JUDGEMENT 27th October, 2009



[1] The Accused, Nhlanhla Masuku, an 18 year old male was tried and convicted by the late Magistrate Nkambule esq. on a charge of housebreaking with intent to steal and theft. The crown alleged and was eventually able to prove or establish that the accused had, with the requisite intent, on the 8th March 2008 at Ararat Primary School broken into the house of Nompurnelelo Gama and stolen property valued at E5450.00.

[2] He conducted his own defence and pleaded not guilty to the charge.


[3] There are three points or issues that deserve or bear mention in this case and these I discuss in turn herein below.


[4] First, the complainant testified that the Accused had broken and stormed into her bedroom armed with a gun and demanded money from her before making off with her property. She had submitted to the threats. She gave the accused about E200.00 in cash and under pain of being shot by him, she had allowed him to remove from her house the various items enumerated in the charge sheet. That, in my book, is the crime of Robbery and not just the lesser offence of Housebreaking with intent to steal and theft. That the accused was charged with the latter offence is, of course, not a matter for the court a quo, but for the crown. Assuming that the complainant's statement to the police was substantially as her evidence in court and that she had been interviewed, as one would expect, by the crown before she was put onto the witness' stand, the crown was in error in formulating the charge sheet in the manner it did.



[5] It is unfortunate or regretted that the trial court did not discuss the above issue in its main judgement and that in its judgement on sentence, it only referred to the use of the firearm by the accused as an aggravating factor. The main judgement or verdict was written by the late Magistrate referred to above whilst the judgment on sentence was by another Magistrate, he acting in terms of section 291 bis of the Criminal Procedure and Evidence Act 67 of 1938.


[6] The second issue that deserves mention is this: In his testimony, the accused told the court that he had heard of the charge against him for the first time when he was interrogated by a policeman whilst he was in custody at the Big Bend Prison. For no conceivable reason, the presiding officer failed to intervene and allowed the Crown Prosecutor to engage in the following exchanges with the Accused:

"PP - Can you tell the court what you were doing at Big Bend Prison? ACCD - I had been arrested. PP - What were you arrested for? ACCD - For assault.
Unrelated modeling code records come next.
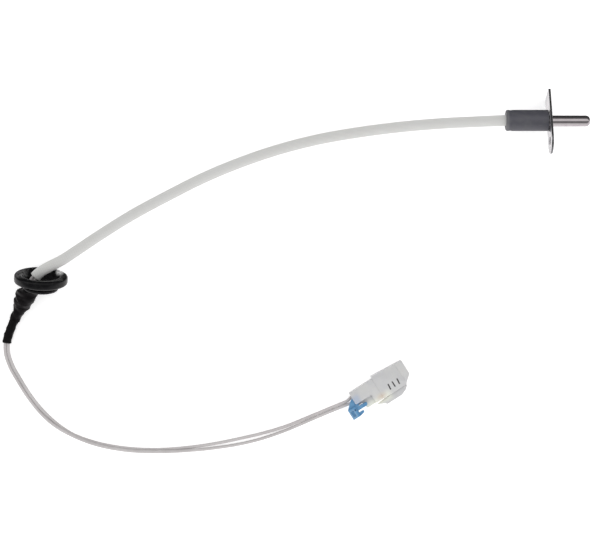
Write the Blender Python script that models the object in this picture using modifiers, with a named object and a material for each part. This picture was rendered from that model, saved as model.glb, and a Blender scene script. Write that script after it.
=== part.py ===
"""Sheathed sensor probe for a boiler burner, with its flange, boot, braided lead and plug.

The object lies on a table (z = 0). The probe points along +X and the origin is on the table,
under the middle of the probe head. Everything is in metres.
"""

import math

import bmesh
import bpy
from mathutils import Matrix, Vector

GAP = 0.0003  # the clearance that neighbouring pieces keep

# Probe head: its axis runs along +X at this Y and height.
AXIS_Y = 0.0005
AXIS_Z = 0.0128
SHEATH_RADIUS = 0.0030
SHEATH_WALL = 0.00035
SHEATH_TIP_X = 0.0229
SHEATH_REAR_X = -0.0080
TIP_ROUND = 0.0024

# Flange: a plate across the probe axis, turned about it, round at its screw end.
FLANGE_BACK_X = 0.0004
FLANGE_THICKNESS = 0.0012
FLANGE_TURN = math.radians(25)
FLANGE_HALF_WIDTH = 0.0070
FLANGE_SQUARE_END = 0.0164
FLANGE_CORNER_RADIUS = 0.0015
SCREW_HOLE_OFFSET = 0.0126
SCREW_HOLE_RADIUS = 0.00225

# Boot and the collar under its front end.
BOOT_RADIUS = 0.00575
BOOT_REAR_X = -0.0229
BOOT_BORE = 0.0049
BOOT_NECK_BORE = 0.0032
BOOT_NECK_X = -0.0195
BOOT_EDGE = 0.0011
COLLAR_REAR_X = -0.0050
COLLAR_RADIUS = 0.0040
COLLAR_SHOULDER = 0.0045
COLLAR_SHOULDER_LENGTH = 0.0015

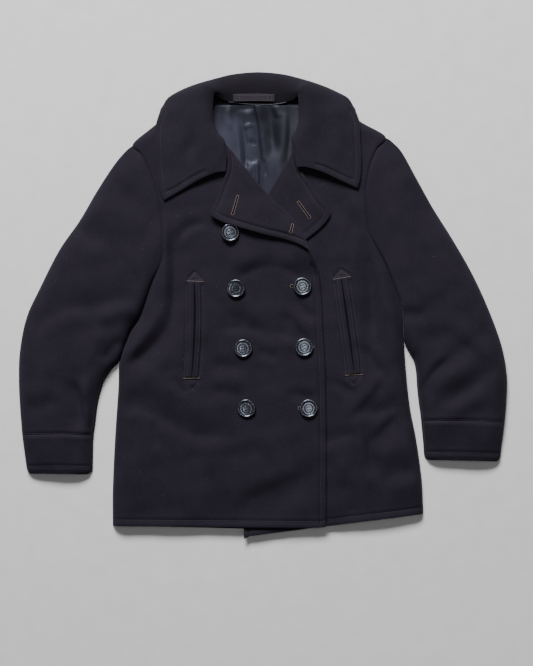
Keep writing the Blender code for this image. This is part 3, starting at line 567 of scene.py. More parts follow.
def line_distance(line, flat):
    """How far points are from a line of points, seen from above."""
    x, y = flat[..., 0], flat[..., 1]
    nearest = np.full(x.shape, np.inf)
    for (x0, y0), (x1, y1) in zip(line, line[1:]):
        along_x, along_y = x1 - x0, y1 - y0
        size = max(along_x**2 + along_y**2, TINY)
        share = np.clip(((x - x0) * along_x + (y - y0) * along_y) / size, 0.0, 1.0)
        nearest = np.minimum(nearest, np.hypot(x - x0 - share * along_x, y - y0 - share * along_y))
    return nearest


def inner_line(border, inset):
    """A line beside a border, to the left of its direction, without the loops at sharp corners."""
    border = even_line(border, BORDER_SPACING)
    ahead = unit(np.gradient(border, axis=0))
    beside = border + np.stack((-ahead[:, 1], ahead[:, 0]), axis=1) * inset
    clear = line_distance(border, beside) > abs(inset) * CLEAR_SHARE
    return even_line(beside[clear], BORDER_SPACING)


def fold_height(folds, flat):
    """Height of soft folds, each a bowed line, steeper on one side, that fades at its ends."""
    x, y = flat[..., 0], flat[..., 1]
    total = np.zeros(x.shape)
    for x0, y0, x1, y1, bow, height, width, steep in folds:
        along_x, along_y = x1 - x0, y1 - y0
        length = math.hypot(along_x, along_y)
        share = ((x - x0) * along_x + (y - y0) * along_y) / length**2
        inside = np.clip(share, 0.0, 1.0)
        aside = ((y - y0) * along_x - (x - x0) * along_y) / length - 4 * bow * inside * (1 - inside)
        fade = smooth_step(share, *FOLD_START) * smooth_step(share, *FOLD_END)
        reach = width * (1.0 - steep * np.tanh(2.0 * aside / width))
        beside = bell(np.abs(aside) - BESIDE_AT * reach, reach)
        total += height * fade * (bell(aside, reach) - BESIDE_SHARE * beside)
    return total


def wave_height(flat):
    """The slight waviness of cloth that has been worn."""
    x, y = flat[..., 0], flat[..., 1]
    total = np.zeros(x.shape)
    for way, length, height, phase in WAVES:
        run = x * math.cos(math.radians(way)) + y * math.sin(math.radians(way))
        bent = run + WAVE_SWAY * np.sin((x - y) / WAVE_SWAY_LENGTH + phase)
        total += height * np.sin(2.0 * math.pi * bent / length + phase)
    return total


def drape(flat):
    return fold_height(FOLDS, flat) + wave_height(flat)


# --- surfaces that lie on each other ---------------------------------------------------------

def back_level(y):
    """Middle surface of the back, which lies on the collar's fall near the neck."""
    return BACK_MID + BACK_CLIMB * smooth_step(y, *BACK_CLIMB_Y)


def resting_level(flat):
    """Middle surface of cloth that rests on the floor but for a few soft hollows."""
    return back_level(flat[..., 1]) + np.clip(fold_height(BACK_HOLLOWS, flat), 0.0, HOLLOW_TOP)


def foot_level(flat):
    """How low an upper layer's middle surface comes at its rounded edges, over the back."""
    return back_level(flat[..., 1]) + CLOTH / 2 + LAYER_GAP


def front_level(side, flat):
    """Middle surface of a front; the top one climbs over the under one's rolled lapel."""
    x, y = flat[..., 0], flat[..., 1]
    drop_at_hem = HEM_DROP * smooth_step(y, *HEM_DROP_Y)
    if side == "left":
        return LEFT_LEVEL + (RIGHT_LEVEL - LEFT_LEVEL) * smooth_step(x, *LEFT_ASIDE_X) - drop_at_hem
    over = smooth_step(x, *LAPEL_CLIMB_X) * smooth_step(y, *LAPEL_CLIMB_Y)
    return RIGHT_LEVEL + LAPEL_CLIMB * over - drop_at_hem


def cloth_level(side, flat, distance=SIDE_ROUND, lift=1.0):
    """Middle surface of a front at a distance in from its side edge."""
    foot = foot_level(flat)
    full = front_level(side, flat) + drape(flat)
    return foot + (full - foot) * (lift + (1.0 - lift) * rounding(distance, SIDE_ROUND))


def stand_level(flat):
    """Middle surface of the collar's stand, inside the back neck."""
    places = np.interp(np.abs(flat[:, 0] - COLLAR_CENTRE), COLLAR_ROWS[:4, 0], range(4))
    rows = rows_at(COLLAR_ROWS, places)
    return rows[:, 2] + (rows[:, 5] - rows[:, 2]) * (flat[:, 1] - rows[:, 1]) / (rows[:, 4] - rows[:, 1])


def on_front(side, flat, height):
    """Points at a height over a front's outer face and the directions square to it there."""
    step = 2.0
    here = cloth_level(side, flat)
    slope_x = (cloth_level(side, flat + (step, 0.0)) - here) / step
    slope_y = (cloth_level(side, flat + (0.0, step)) - here) / step
    normal = unit(np.stack((-slope_x, -slope_y, np.ones_like(here)), axis=-1))
    return raised(flat, here) + normal * np.asarray(CLOTH / 2 + height)[..., None], normal


# --- grids of points -------------------------------------------------------------------------

def crease_share(lift):
    """How much of a crease's gap an edge needs: none at the armhole's full height."""
    return np.minimum(4.0 * (1.0 - lift), 1.0)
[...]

PP - Was that case completed or is it still pending?

ACCD - It was completed.

PP - What was the outcome of the case?

ACCD - I was convicted.

PP - What was the sentence?

ACCD - I was sentenced to 10 months.

PP - Were you given an option of a fine?

ACCD-No.

PP - Had you finished serving the sentence on the 8th March 2008? ACCD - I had not finished it."


[7] With due respect to the trial Magistrate, the crown should not have been permitted to cross examine the accused on the outcome or verdict of the case for which he had been incarcerated at Big Bend Prison. This offends or sins against the provisions of Section 283 of the Criminal Procedure and Evidence Act 67 of 1938 which provides that...
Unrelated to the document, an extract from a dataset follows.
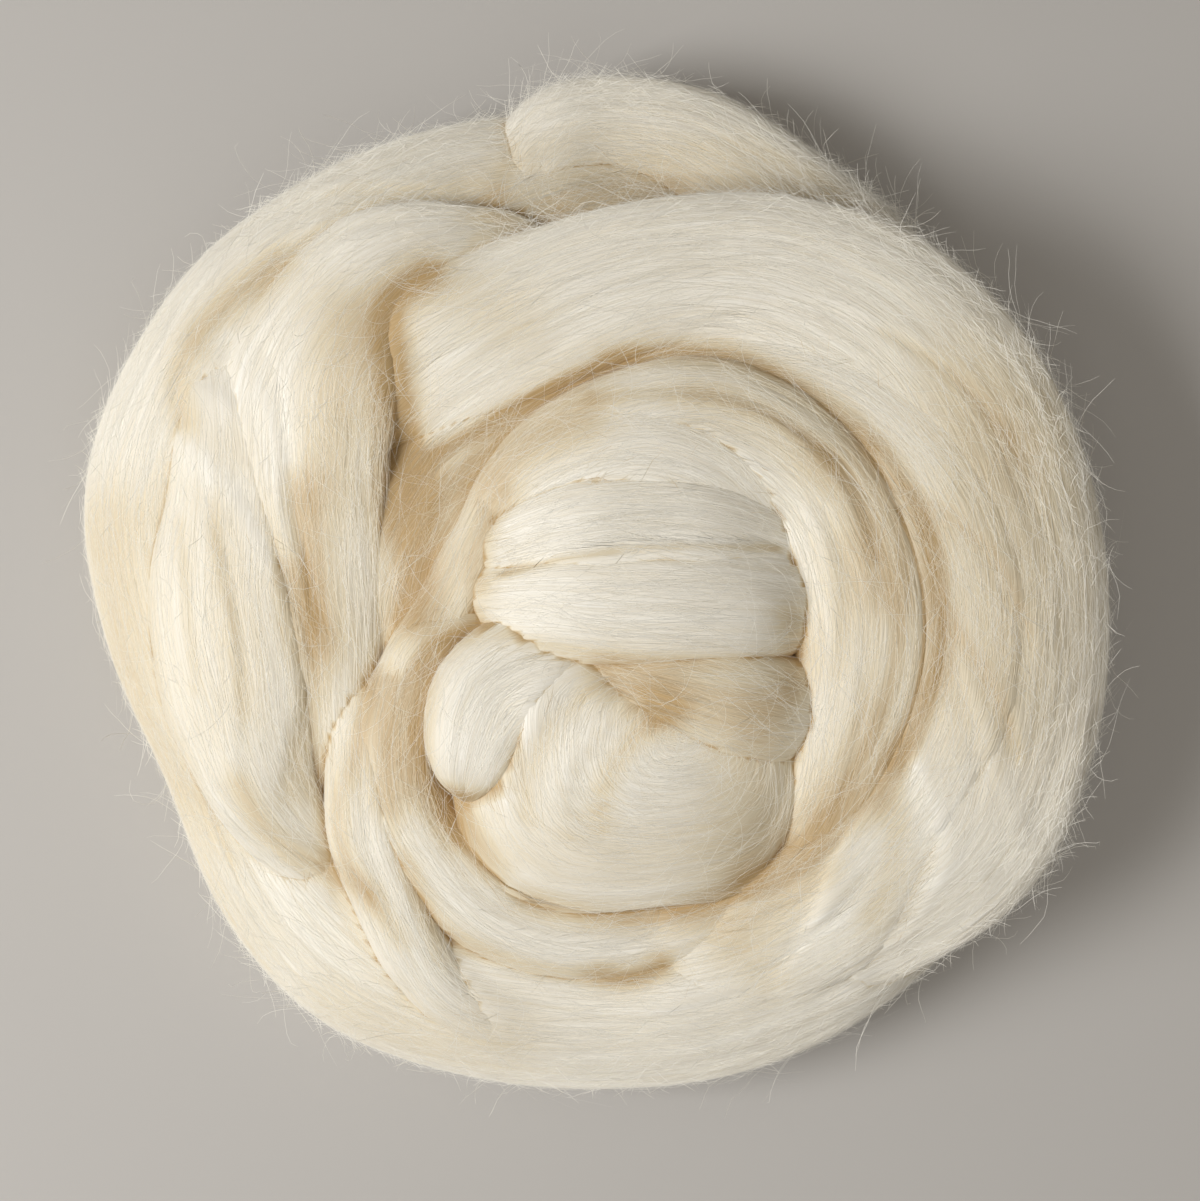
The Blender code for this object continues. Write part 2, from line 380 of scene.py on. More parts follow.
lay_turn("left_ridge", 0.62, [
    Section(-90, 66, 26, 5),
    Section(-86, 54, 34.5, 12, -8),
    Section(-83, 40, 40, 24, -14),
    Section(-82, 20, 41, 32, -18),
    Section(-82, -2, 41, 36, -18),
    Section(-80, -24, 41, 33, -14),
    Section(-77, -42, 40, 27, -8),
    Section(-71, -54, 38, 21, -4),
    Section(-62, -64, 35, 16),
    Section(-51, -72, 30, 10),
], seed=12, cap=20)


# ---- Upper turn ----
# The broad turn over the right and the back. It climbs out of the outer turn at the bottom, lies nearly
# flat across the back, and dives under the left lobe. Combed wool, pressed wide by its own weight.

lay_turn("upper_turn", 0.56, [
    Section(-6, -92, 16, 8),
    Section(17, -90, 22, 14),
    Section(41, -83, 29, 28, -8),
    Section(65, -71, 36, 42, -8),
    Section(85, -56, 41, 47, -4),
    Section(95, -31, 42, 48),
    Section(97, -5, 43, 48),
    Section(93, 21, 44, 48),
    Section(84, 43, 45, 46),
    Section(68, 61, 47, 42),
    Section(47, 71, 49, 37),
    Section(25, 73, 50, 34),
    Section(5, 69, 50, 35),
    Section(-15, 61, 48, 37, 4),
    Section(-34, 52, 44.5, 38, 13),
    Section(-48, 41, 37, 36, 12),
    Section(-58, 26, 28, 24),
], seed=3)


# ---- Middle turn ----
# The turn inside the upper one: it starts below the left lobe, runs round the back under the upper
# turn's edge, and sinks into the wool at the bottom.

lay_turn("middle_turn", 0.70, [
    Section(-46, -30, 28, 16),
    Section(-45, -8, 35, 28),
    Section(-39, 13, 37.5, 34),
    Section(-24, 31, 38.5, 34),
    Section(0, 45, 42, 27),
    Section(25, 51, 45, 26),
    Section(50, 48, 46, 30),
    Section(70, 35, 46, 36),
    Section(83, 11, 46, 40),
    Section(86, -14, 45, 40),
    Section(80, -40, 43, 40),
    Section(65, -62, 40, 38),
    Section(45, -77, 35, 36),
    Section(22, -86, 30, 32),
    Section(0, -89, 25, 26),
    Section(-22, -84, 20, 16),
], seed=4)


# ---- Inner turn ----
# The narrow rounded turn that frames the middle, laid anticlockwise round the heart and flattened at the
# bottom, with a lock of its wool split off along the lower left.

lay_turn("inner_turn", 0.80, [
    Section(40, -74, 30, 8),
    Section(52, -59, 41, 18),
    Section(60, -38, 47, 27),
    Section(64, -14, 50, 31),
    Section(61, 8, 51, 31),
    Section(50, 27, 52, 29),
    Section(30, 38, 53, 28),
    Section(9, 36, 53, 26),
    Section(-8, 29, 51, 21),
    Section(-19, 18, 49.5, 15),
    Section(-26, 6, 48.5, 12),
    Section(-32, -6, 47, 14),
    Section(-38, -18, 45, 17),
    Section(-42, -32, 44, 19),
    Section(-41, -48, 43, 19),
    Section(-34, -63, 42, 19),
    Section(-21, -76, 40, 18),
    Section(-2, -82, 39, 18),
    Section(18, -79, 38, 17),
    Section(33, -73, 38.5, 15),
    Section(46, -64, 38, 11),
    Section(55, -54, 36, 6),
], seed=5, cap=14)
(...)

"Except in circumstances specifically described in this Act, no person may prove at the trial of any accused for any offence that such accused has been previously convicted of an offence ... or ask any accused, charged and called as a witness, whether he has been so convicted."


See also the case of The King vs Nhlanhla Sonnyboy Dlamini, Review Case 84 of 2004 (unreported judgement delivered on 9th February 2006) and the authorities cited therein. In casu, the accused was not represented by an attorney and ought to have been protected by the court from such questioning by the crown. This was an irregularity. Ones previous convictions are generally speaking, irrelevant and therefore inadmissible on the merits of a case. They are, of course, relevant and admissible at the sentencing stage.



[8] Whilst the above irregularity is a serious one, it did not, in the particular circumstances of this case result in a failure of justice. There was overwhelming independent and untainted evidence, not affected by the irregularity, that the Accused was guilty of the offence.



[9] The third and last matter concerns the effective date of the sentence imposed on the accused. The accused made his first court appearance on the 20th May, 2008 and although he was thereafter granted bail, he was unable to pay the bail deposit. He thus remained in custody until he was sentenced on the 18th December, 2008.



[10] He was sentenced to pay a fine of E2000.00 or in default of such payment to a term of imprisonment for two years. This sentence was not back-dated inspite of the fact that the Accused had spent aboutseven (7) months in custody in connection with this case. I am not unmindful of the fact that when the accused was interrogated and charged with this offence he was serving a 10 month's sentence at Big Bend Prison. The sentencing Magistrate did not address this

issue of the time already spent by the accused in custody pending finalization of his trial. He should have done so and apart from the pletora of judicial decisions within this jurisdiction, he was constitutionally enjoined to do so. See Article 16 (9) of the Constitution which provides:-

"Where a person is convicted and sentenced to a term of imprisonment for an offence, any period that person has spent in lawful custody in respect of that offence before the completion of the trial of that person shall be taken into account in imposing the term of imprisonment."


[11] For the foregoing reasons, the following order is made:-

  1. I certify that the proceedings herein were in accordance with real and substantial justice.

  2. Both the conviction and the sentence imposed on the Accused are hereby upheld. However, the sentence is back-dated to the 20th May 2008, that being the date on which the Accused made his first court appearance.